Line graph. Monthly trend since January 2019 in Americans' views of whether the economy is getting better or getting worse. After the majority held the positive view during much of 2019, rising to 61% in February 2020, the percentage plunged to 22% in April. It has since improved to 40% in November.
Coronavirus Remains Top Problem, While Economy Ties for Fourth
Despite Americans' doubts about the current and future economic climate, relatively few (6%) name the economy per se when asked what they consider the most important issue facing the nation; just 10% altogether name one of several economic issues, including unemployment.
This has been the pattern throughout the pandemic, as the coronavirus itself has garnered top mentions, along with concerns about government leadership. The coronavirus currently leads with 28% of all mentions, similar to the 25% to 30% seen in September and October. Mentions of government leadership (encompassing criticism of Trump, the Democrats in Congress, and partisan gridlock generally) total 22% in the current poll, consistent with the level seen most of this year.
Race relations spiked as a concern in late May/early June after public outcry over the death of George Floyd, and, at 10%, remains higher today than it was before that incident of an unarmed black man being killed during an encounter with police.
The economy and "unifying the country" round out the top five ranked problems, each cited by 6%.
|Sep 30-Oct 15||30||23||10||9||5|
|Aug 31-Sep 13||25||25||13||5||6|
|Jul 30-Aug 12||35||22||10||7||4|
|May 28-Jun 4||20||21||19||8||4|
|* Less than 0.5%|
Republicans (9%) and independents (7%) are a bit more likely than Democrats (3%) to identify the economy as the top problem, but bigger differences are seen with respect to naming the coronavirus and government.
Nearly half of Democrats (45%) cite the coronavirus as the nation's most important problem, compared with 27% of independents and 14% of Republicans.
Republicans (28%) are more likely than Democrats (18%) to name government as the top problem.
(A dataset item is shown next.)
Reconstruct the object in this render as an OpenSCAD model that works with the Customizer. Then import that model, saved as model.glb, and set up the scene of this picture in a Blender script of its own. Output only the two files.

Americans' views of the U.S. economy continue to become less negative, as much of the economy has reopened after this spring's shutdowns and the employment situation gradually improves. Yet, this is more at the margins of opinion than overall, because the majority still call the economy "poor" or "only fair," rather than "excellent" or even "good." Further, with no economic stimulus plan in the works at the time of the poll and widespread distribution of a COVID-19 vaccine still months away, the majority continue to believe economic conditions are worsening rather than improving.